The findings of this study confirm our current understanding of the most cost-efficient strategy to reduce SARS-COV-2 exposure risk, it aligns with ASHRAE core recommendations to 1) consider risk, energy, cost and comfort when deciding on a strategy or combination of mitigation strategies and 2) to have at least minimum outdoor air per applicable codes and Standards and MERV 13 and when applicable other control strategies.

This paper presents nicely results of energy modelling for a variety of climates for a large office building to compare equivalent outdoor air rate, energy cost per day, and normalised cost per air change rate presented for each month of the year. The results are clear and support the conclusions made by the authors.
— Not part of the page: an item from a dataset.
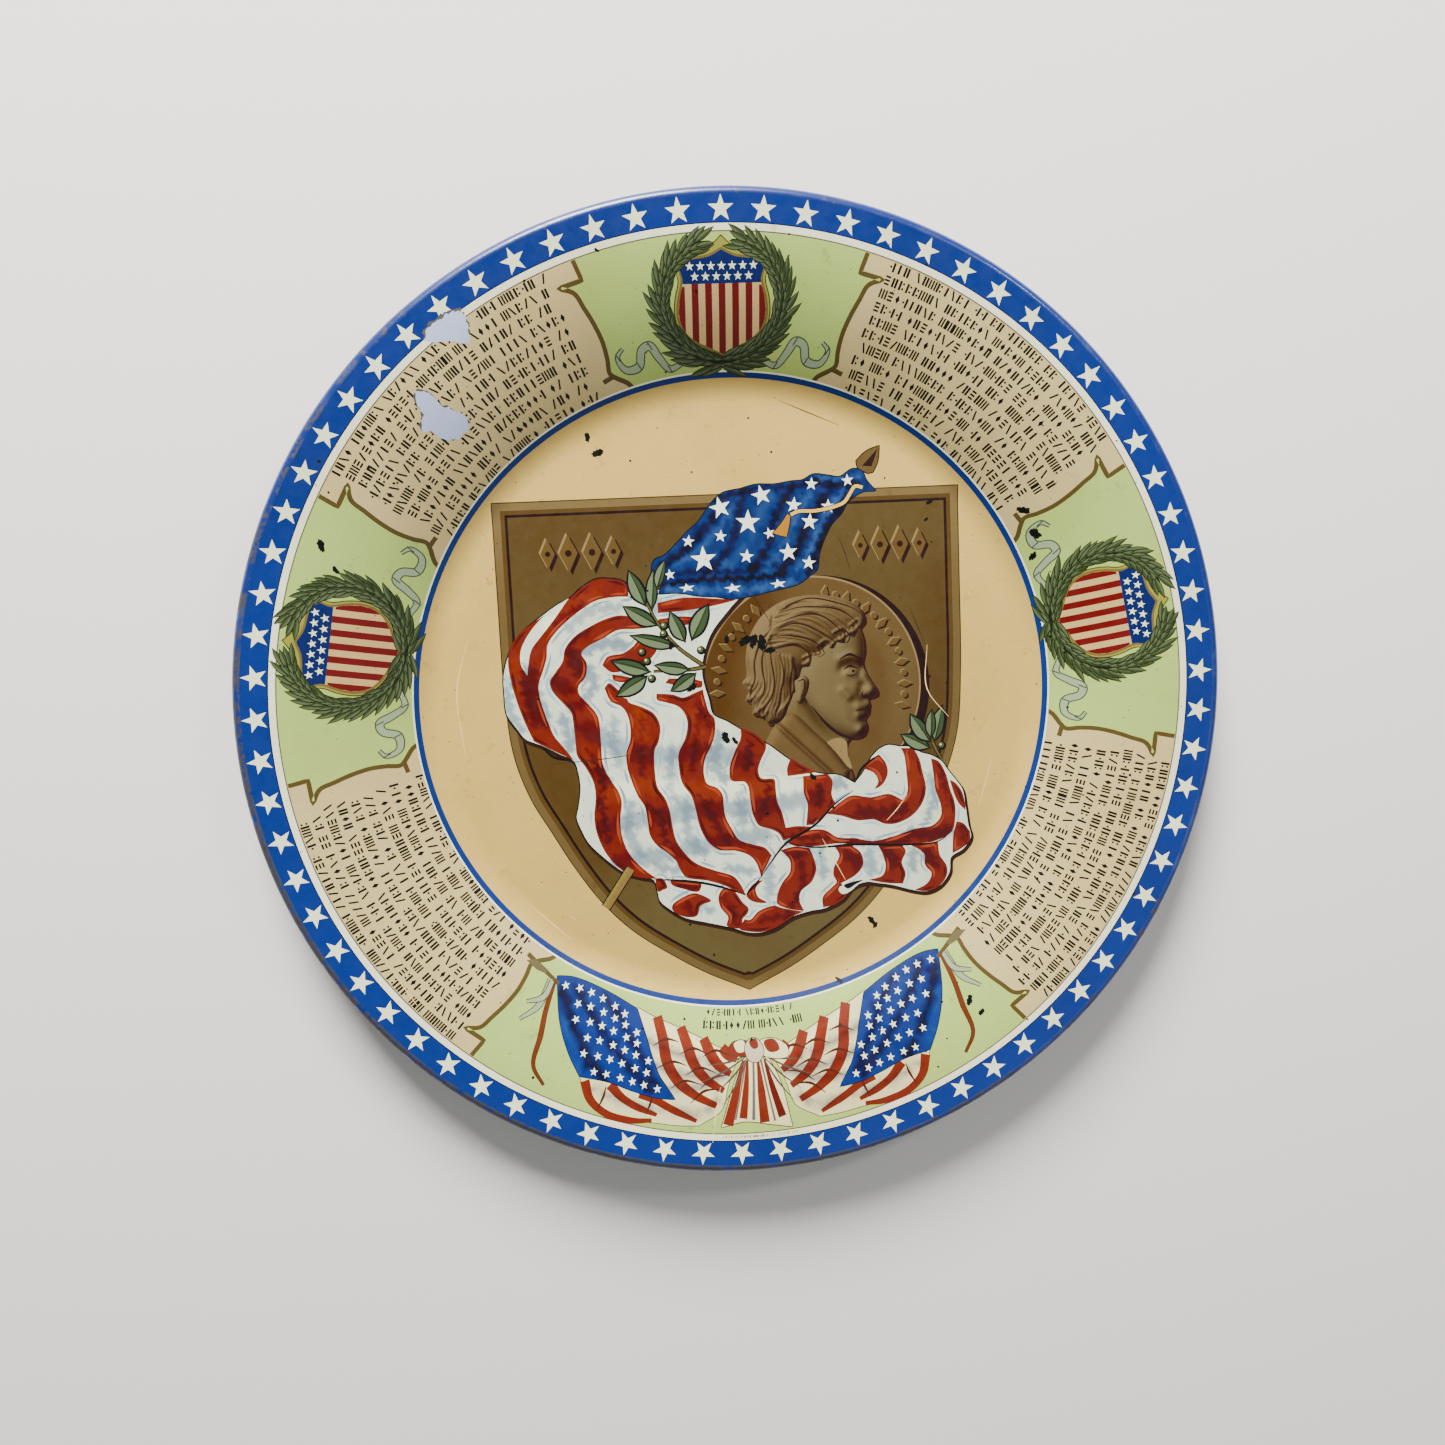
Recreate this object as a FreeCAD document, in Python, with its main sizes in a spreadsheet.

The manuscript adequately cites relevant literature but does not discuss sufficiently the limitations of the space type and few other parameters chosen for this modelling effort. Claims are generally supported by the data and the energy modelling used. Decision-makers should consider the claims in this study actionable with limitations based on the methods and data.

In general, there are grammatical and stylistic mistakes that need to be corrected before publishing. Figure 1 description and annotation needs some work for it to be useful. The term “ventilation” should be next to outdoor air and the term “recirculated air” should be next to the return air damper. The “purple” annotations that are supposed to indicate energy consumption are missing from the diagram.